Wesfarmers, Australia’s biggest private employer, posted a 83% fall in full year profit to $407 million, dragged down by impairments on Target stores and its coal assets.
Without the $1.84 billion in writedowns, profits still fell 7.7% to $2.25 billion on a 5.7% rise in revenue to $65.98 billion. The underlying profit was slightly below expectations of $2.3 billion.
The company cut full year dividends by 7% to 186 cents from 200 cents last year.
Managing director Richard Goyder says the strong performances across a majority of the group’s businesses were offset by challenging trading conditions and restructuring activities in Target and the impact of low commodity prices.
Excluding Target, the retail portfolio delivered growth in EBIT (earnings before interest and tax) of 7.5%.

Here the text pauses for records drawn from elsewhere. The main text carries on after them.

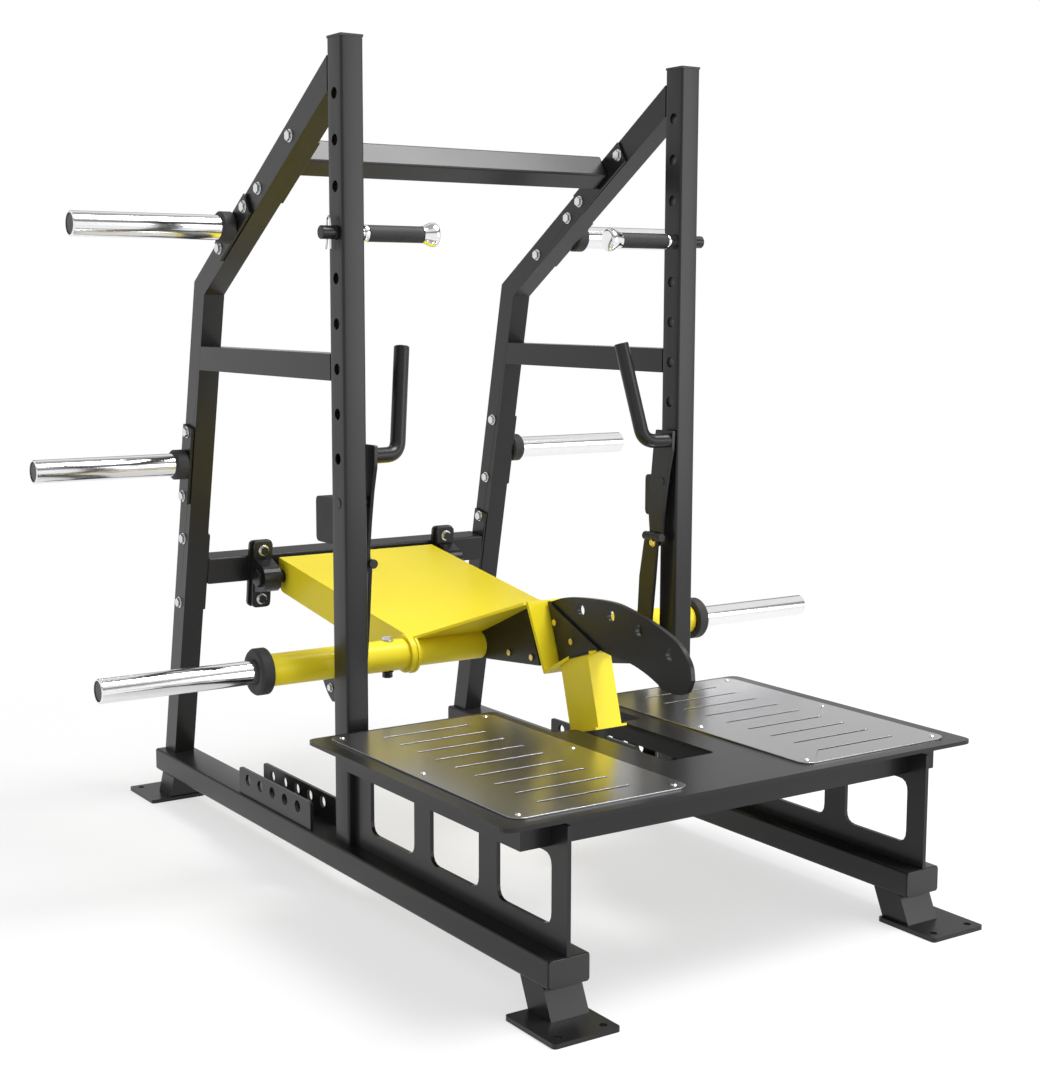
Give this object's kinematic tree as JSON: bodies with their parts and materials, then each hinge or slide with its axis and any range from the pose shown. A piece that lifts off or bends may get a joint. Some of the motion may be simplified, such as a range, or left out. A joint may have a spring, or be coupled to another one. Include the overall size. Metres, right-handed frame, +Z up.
{
  "type": "belt squat machine",
  "caption": "Plate-loaded belt squat machine: black uprights and roof tubes on floor rails, standing platform, yellow hinged loading arm, release levers and removable hand grips",
  "frame": {"origin": "on the floor, below the middle of the machine's outline", "axes": "+Z up, +Y toward the rear of the machine, away from the user, +X to the right as seen from the user's side"},
  "size_m": [1.828, 1.8674, 1.733],
  "materials": {
    "black_powder": "glossy black powder coat",
    "yellow_powder": "glossy yellow powder coat",
    "chrome": "polished chrome plate",
    "stainless": "brushed stainless sheet",
    "zinc": "zinc-plated steel",
    "rubber": "matte black rubber",
    "black_plastic": "matte black moulded plastic"
  },
  "bodies": {
    "frame": {"base_rail_l": "black_powder", "base_rail_r": "black_powder", "front_foot_l": "black_powder", "front_foot_r": "black_powder", "rear_foot_l": "black_powder", "rear_foot_r": "black_powder", "front_upright_l": "black_powder", "front_upright_r": "black_powder", "post_cap_l": "black_plastic", "post_cap_r": "black_plastic", "rear_upright_l": "black_powder", "rear_upright_r": "black_powder", "side_brace_l": "black_powder", "side_brace_r": "black_powder", "top_crossmember": "black_powder", "rear_crossmember": "black_powder", "upper_horn_bracket_l": "black_powder", "upper_horn_bracket_r": "black_powder", "middle_horn_bracket_l": "black_powder", "middle_horn_bracket_r": "black_powder", "upper_horn_l": "chrome", "upper_horn_r": "chrome", "middle_horn_l": "chrome", "middle_horn_r": "chrome", "band_plate_outer_l": "black_powder", "band_plate_inner_l": "black_powder", "band_plate_outer_r": "black_powder", "band_plate_inner_r": "black_powder", "platform_deck": "black_powder", "tread_plate_l": "stainless", "tread_plate_r": "stainless", "platform_frame": "black_powder", "platform_support_l": "black_powder", "platform_support_r": "black_powder", "bearing_block_l": "black_powder", "bearing_block_r": "black_powder", "stop_block_l": "rubber", "stop_block_r": "rubber", "lever_pin_l": "zinc", "lever_pin_r": "zinc", "grip_bar_l": "chrome", "grip_bar_r": "chrome", "grip_sleeve_l": "rubber", "grip_sleeve_r": "rubber"},
    "arm": {"arm_shell": "yellow_powder", "arm_nose": "yellow_powder", "cross_tube": "yellow_powder", "drop_tube": "yellow_powder", "drop_bumper": "rubber", "load_sleeve_l": "chrome", "load_sleeve_r": "chrome", "load_collar_l": "rubber", "load_collar_r": "rubber", "pivot_shaft": "zinc", "belt_fin": "black_powder", "fin_clamp": "black_powder"},
    "lever_l": {"release_lever_l": "black_powder"},
    "lever_r": {"release_lever_r": "black_powder"},
    "clip_l": {"grip_clip_l": "zinc"},
    "clip_r": {"grip_clip_r": "zinc"}
  },
  "joints": [
    {"name": "arm_hinge", "type": "hinge", "parent": "frame", "child": "arm", "pos_m": [0, 0.65175, 0.556], "axis": [-1, 0, 0], "range_deg": [0, 20]},
    {"name": "lever_hinge_l", "type": "hinge", "parent": "frame", "child": "lever_l", "pos_m": [-0.38, -0.07325, 0.818], "axis": [-1, 0, 0], "range_deg": [0, 18]},
    {"name": "lever_hinge_r", "type": "hinge", "parent": "frame", "child": "lever_r", "pos_m": [0.38, -0.07325, 0.818], "axis": [-1, 0, 0], "range_deg": [0, 18]},
    {"name": "clip_slide_l", "type": "slide", "parent": "frame", "child": "clip_l", "axis": [0, 0, 1], "range_m": [0, 0.04]},
    {"name": "clip_slide_r", "type": "slide", "parent": "frame", "child": "clip_r", "axis": [0, 0, 1], "range_m": [0, 0.04]}
  ]
}
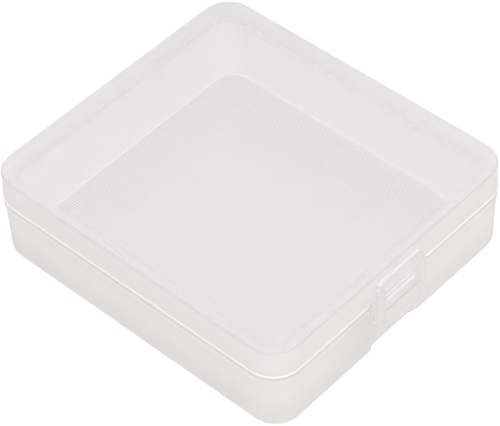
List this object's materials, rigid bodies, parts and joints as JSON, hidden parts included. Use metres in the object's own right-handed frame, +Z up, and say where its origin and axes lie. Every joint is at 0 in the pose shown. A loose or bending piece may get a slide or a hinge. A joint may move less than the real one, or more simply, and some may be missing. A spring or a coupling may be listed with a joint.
{
  "type": "battery storage box",
  "caption": "Flat clear plastic battery box: a deep tray and a shallow lid on snap-in rear hinges, shut by a windowed latch tab over a nib.",
  "frame": {"origin": "middle of the tray's underside, on the surface that the box stands on", "axes": "+X across the box along a stored cell, +Y from the latch to the hinges, +Z up"},
  "size_m": [0.0702, 0.0816, 0.0225],
  "materials": {
    "clear_plastic": "natural translucent polypropylene, moulded, gloss outside with a faint haze"
  },
  "bodies": {
    "base": {"base": "clear_plastic"},
    "lid": {"lid": "clear_plastic"}
  },
  "joints": [
    {"name": "lid_hinge", "type": "hinge", "parent": "base", "child": "lid", "pos_m": [0, 0.04025, 0.01585], "axis": [-1, 0, 0], "range_deg": [0, 180]}
  ]
}
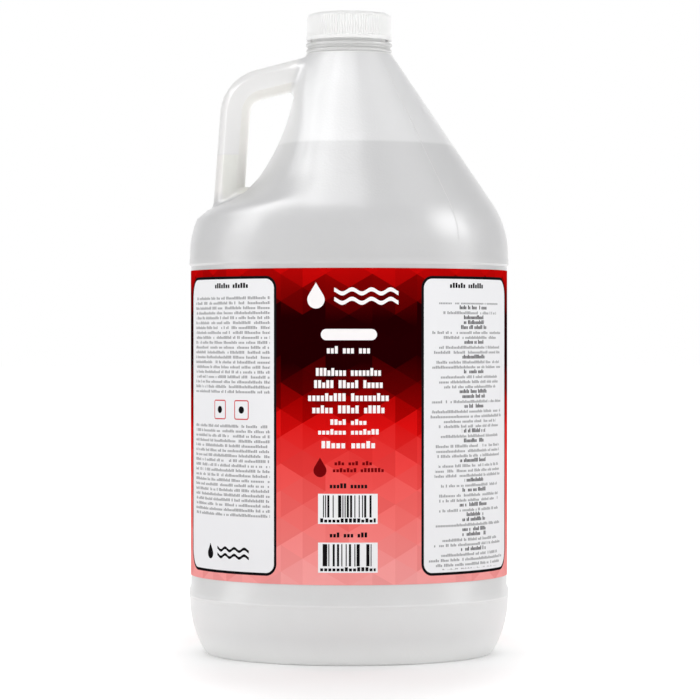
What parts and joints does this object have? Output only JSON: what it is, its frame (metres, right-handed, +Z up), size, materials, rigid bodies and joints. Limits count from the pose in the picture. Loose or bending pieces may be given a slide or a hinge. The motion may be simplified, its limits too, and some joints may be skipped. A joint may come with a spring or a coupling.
{
  "type": "bleach bottle",
  "caption": "Round blown plastic bottle with a hollow moulded handle, a finger scoop, a ribbed screw cap on a threaded neck, a wrap-around film label and liquid inside.",
  "frame": {"origin": "centre of the base on the bottle's axis, in the plane of the foot ring", "axes": "+Z up along the bottle's axis, -X towards the handle, -Y towards the front of the label"},
  "size_m": [0.154, 0.154, 0.3083],
  "materials": {
    "natural_polyethylene": "satin",
    "bleach": "gloss",
    "label_film": "gloss",
    "liner_foam": "matte",
    "cap_plastic": "satin"
  },
  "bodies": {
    "bottle": {"bottle": "natural_polyethylene", "liquid": "bleach", "label": "label_film"},
    "seal": {"cap_liner": "liner_foam"},
    "cap": {"screw_cap": "cap_plastic"}
  },
  "joints": [
    {"name": "cap_lift", "type": "slide", "parent": "bottle", "child": "seal", "axis": [0, 0, 1], "range_m": [0, 0.0053]},
    {"name": "cap_turn", "type": "hinge", "parent": "seal", "child": "cap", "pos_m": [0, 0, 0.295], "axis": [0, 0, 1], "range_deg": [0, 450]}
  ],
  "couplings": [
    {"joint": "cap_lift", "follows": "cap_turn", "m_per_rad": 0.0006737}
  ]
}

“This growth was offset by weak underlying performance in Target, as well as the cost of restructuring activities following the creation of the department stores division in February 2016 to provide a stronger platform for future growth,” Goyder says.
Coles increased earnings by 4.3% to $1.86 billion and Bunnings by 11.6% to $1.214 billion.
Target reported an operating loss of $195 million, including $145 million of restructuring costs and provisions to reset the business. The non cash impairment for Target is $1.249 billion.
The writedown for Curragh, a coal mine west of Rockhampton in Queensland, is $850 million.
At Coles, food and liquor sales for the year were up 5.8% to $32.56 billion. Like-for-like sales were up 4.1%.
“The continued momentum in Coles’ Food and Liquor business was a good result given a competitive market and accelerating deflation during the year,” says Goyder.